Fortunately, crafting a stellar portfolio doesn’t require lots of teeth gnashing, head banging, or late-night cramming. With a little time and planning you can create a portfolio that showcases the awesome teacher you truly are—and you’ll even have fun doing it.

“Often students get into an education program and they see the portfolio as their end test, because that is what they need to do to finish their program,” says Sharon Schleigh, advisor for the Student NEA chapter at East Carolina University in North Carolina. But “the portfolio is really a reflection of who they are, what they think, and what they can do . . . and they need to make it unique if they really want to use it.”

In other words, an effective portfolio is much more than a flashy presentation about your semester of student teaching.

The portfolio documents your accomplishments throughout your education program, stresses Schleigh, and can include artifacts from your freshman through graduate years. What you include depends on how you plan to use the finished product.

“Don’t think that in one sitting you can build a portfolio,” says Marie Frizzell, a former Student member from the University of Maine. “It needs to be built over time and revised over time. It’s an ongoing process that really doesn’t end unless you want it to.”

Start by identifying the portfolio’s purpose, such as a job application or admittance to a graduate program, recommends Schleigh. Then look at the criteria candidates must satisfy to get that job or into that program. This gives your portfolio a structure and focus. You also can use the professional teaching standards for your certification area to guide how you build your portfolio, Schleigh suggests.

Next, collect evidence from your coursework and field experiences that shows how you meet each one of those qualifications and explain how those items demonstrate your skills. You can include your teaching philosophy, a résumé, lesson plans, class assignments, notes from your students, faculty recommendations, photos, videos, or recorded messages. Think about experiences outside of your education program too, such as community work, study abroad, tutoring, and leadership positions any place you have gathered relevant skills.

 

Photo by Mattew Schuetz

To save file space, Lyon College graduate Codi Ribitzki (pictured) posted her artifacts online and included hyperlinks in her portfolio, which she created using PowerPoint.
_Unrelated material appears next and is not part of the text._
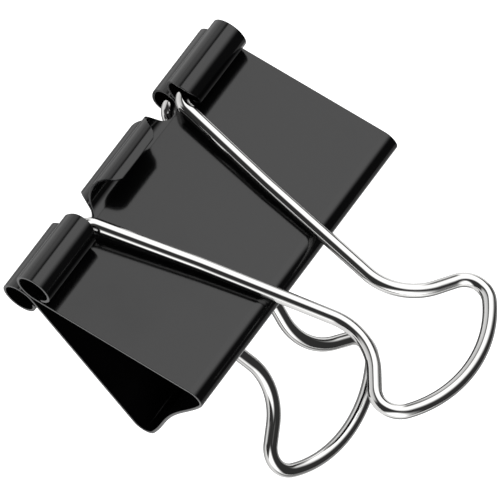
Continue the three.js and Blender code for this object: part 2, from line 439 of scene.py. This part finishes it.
def folding_tree():
    tree, inputs = new_shape_tree("Fold the strip", FOLD_SIZES)
    position = tree.nodes.new("GeometryNodeInputPosition").outputs[0]
    split = tree.nodes.new("ShaderNodeSeparateXYZ")
    link(tree, position, split.inputs[0])
    distance = split.outputs["Z"]
    across = math_node(tree, "ABSOLUTE", split.outputs["X"])
    on_flap = math_node(tree, "LESS_THAN", across, inputs["Notch Middle"])
    radius = pick(tree, on_flap, inputs["Curl Radius"], inputs["Flap Radius"])
    turn = pick(tree, on_flap, math.pi, inputs["Flap Turn"])
    tight_turn = pick(tree, on_flap, inputs["Tight Curl Turn"], 0)
    tight_start, tight_radius = inputs["Tight Curl Start"], inputs["Tight Curl Radius"]
    bent = add_bend(tree, inputs, position, distance, tight_start, tight_radius, tight_turn, OUTWARD)
    bent = add_bend(tree, inputs, bent, distance, inputs["Curl Start"], radius, turn, OUTWARD)
    corner = inputs["Corner Start"], inputs["Corner Radius"], inputs["Corner Turn"]
    bent = add_bend(tree, inputs, bent, distance, *corner, INWARD)
    bent = add_bow(tree, inputs, bent, distance)
    place = tree.nodes.new("GeometryNodeSetPosition")
    link(tree, inputs["Geometry"], place.inputs["Geometry"])
    link(tree, bent, place.inputs["Position"])
    finish_tree(tree, place.outputs[0], inputs)
    return tree


fold_the_strip = folding_tree()
print("folding tree nodes:", len(fold_the_strip.nodes))

# %% [markdown]
# ## Finishes: effects shared by paint and plating
#
# Two effects are used by more than one finish, so each is a shader node group. "Surface ripple"
# gives the slow waviness that paint and plating both have. "Rubbed patches" gives a mask of
# places that fingers have dulled. Both read the object's own coordinates, so the pattern sits on
# the metal and runs across the seam between the two halves.

# %% Shared effects as node groups


def noise_node(tree, vector, scale, detail=2.0):
    node = tree.nodes.new("ShaderNodeTexNoise")
    node.inputs["Detail"].default_value = detail
    link(tree, vector, node.inputs["Vector"])
    feed(tree, scale, node.inputs["Scale"])
    return node.outputs["Fac"]


def map_range(tree, value, from_low, from_high, to_low, to_high):
    node = tree.nodes.new("ShaderNodeMapRange")
    feed(tree, value, node.inputs["Value"])
    feed(tree, from_low, node.inputs["From Min"])
    feed(tree, from_high, node.inputs["From Max"])
    feed(tree, to_low, node.inputs["To Min"])
    feed(tree, to_high, node.inputs["To Max"])
    return node.outputs[0]


def effect_group(name, settings, output):
    tree = bpy.data.node_groups.new(name, "ShaderNodeTree")
    tree.interface.new_socket("Vector", in_out="INPUT", socket_type="NodeSocketVector")
    for setting, value in settings.items():
        socket = tree.interface.new_socket(setting, in_out="INPUT", socket_type="NodeSocketFloat")
        socket.default_value = value
    tree.interface.new_socket(output, in_out="OUTPUT", socket_type="NodeSocketFloat")
    return tree, tree.nodes.new("NodeGroupInput").outputs, tree.nodes.new("NodeGroupOutput").inputs


def surface_ripple():
    tree, inputs, outputs = effect_group("Surface ripple", {"Wave Count": 300, "Fine Share": 0.3}, "Height")
    slow = noise_node(tree, inputs["Vector"], inputs["Wave Count"], 1.0)
    fine = noise_node(tree, inputs["Vector"], math_node(tree, "MULTIPLY", inputs["Wave Count"], 6), 2.0)
    mixed = math_node(tree, "ADD", slow, math_node(tree, "MULTIPLY", fine, inputs["Fine Share"]))
    link(tree, mixed, outputs["Height"])
    return tree


def rubbed_patches():
    tree, inputs, outputs = effect_group("Rubbed patches", {"Patch Count": 90, "Amount": 0.5}, "Mask")
    patches = noise_node(tree, inputs["Vector"], inputs["Patch Count"], 5.0)
    low = math_node(tree, "SUBTRACT", 0.75, math_node(tree, "MULTIPLY", inputs["Amount"], 0.4))
    link(tree, map_range(tree, patches, low, 0.85, 0, 1), outputs["Mask"])
    return tree


ripple = surface_ripple()
rubbed = rubbed_patches()
print("effect groups:", ripple.name, "and", rubbed.name)

# %% [markdown]
# ## Black enamel
#
# The strip is dipped or sprayed with black stoving enamel. It is a clear, hard gloss over a body
# colour that is nearly black, so almost everything seen on it is reflection. The shader is a
# Principled BSDF with a very dark base, a low roughness that rises a little where fingers rub,
# and a faint bump, a few thousandths of a millimetre at most, for the paint's orange peel. On the cut rim
# the coat is thinner and a shade lighter.

# %% Black enamel
ENAMEL_COLOUR = (0.0018, 0.0018, 0.002)
THIN_ENAMEL_COLOUR = (0.02, 0.02, 0.021)
ENAMEL_ROUGHNESS = 0.13
RUBBED_ENAMEL_ADDS = 0.05
THIN_ENAMEL_ADDS = 0.12
PAINT_BUMP = 0.35
BUMP_HEIGHT = 0.006 * MM


def use_group(tree, group, vector, **settings):
    node = tree.nodes.new("ShaderNodeGroup")
    node.node_tree = group
    link(tree, vector, node.inputs["Vector"])
    for name, value in settings.items():
        node.inputs[name.replace("_", " ")].default_value = value
    return node.outputs[0]


def new_material(name):
    material = bpy.data.materials.new(name)
    material.use_nodes = True
    tree = material.node_tree
    return material, tree, tree.nodes["Principled BSDF"]


def mix_colour(tree, share, first, second):
    node = tree.nodes.new("ShaderNodeMix")
    node.data_type = "RGBA"
    link(tree, share, node.inputs["Factor"])
    node.inputs["A"].default_value = (*first, 1)
    node.inputs["B"].default_value = (*second, 1)
    return node.outputs["Result"]


def add_bump(tree, shader, height, strength, distance):
    bump = tree.nodes.new("ShaderNodeBump")
    bump.inputs["Strength"].default_value = strength
    bump.inputs["Distance"].default_value = distance
    link(tree, height, bump.inputs["Height"])
    link(tree, bump.outputs[0], shader.inputs["Normal"])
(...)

You also can store your portfolio and artifacts together on a disk or CD. Whatever format you choose, save multiple copies in different places, says Ribitzki, now a middle school English teacher in Arkansas.  

“Creating the portfolio really emphasized to me that districts hire people,” says Ribitzki. “Your opinions and experiences matter because they affect the kind of teacher you’ll be.”

The items you include in your portfolio don’t have to be your “best” work, either. In fact, Schleigh suggests including successful lessons and a few flops accompanied by your thoughts about where you can improve.

“Reflection is so important,” says Schleigh. “[Preservice teachers] want to make themselves look good and they forget that teaching is a learning experience. There is value in not doing well and recognizing how you can improve.”

While your exposition can, and should, address any mistakes you have made as a beginning teacher, the portfolio itself should be flawless. “Double check your spelling and formatting to ensure your files display properly,” says Frizzell. Also, “label your artifacts clearly, group them logically, and check that links connect to the correct items,” adds Ribitzki. Include a table of contents as well, to guide people through your portfolio.

“Organizing your information keeps the prospective viewer focused on the information itself rather than on navigating your portfolio,” says Ribitzki.

Finally, highlight your most outstanding qualities and summarize what distinguishes you from other teacher candidates. Then, once you start teaching, update your portfolio regularly. You can use it to showcase student work, communicate with parents, or simply document your growth as a teacher.      

“I don’t see the portfolio as being the end-all thing,” says Schleigh. “That’s the advantage of having it electronically, you can move things around to have different focuses and needs. . . . It’s a growing piece. You are always adding to it.”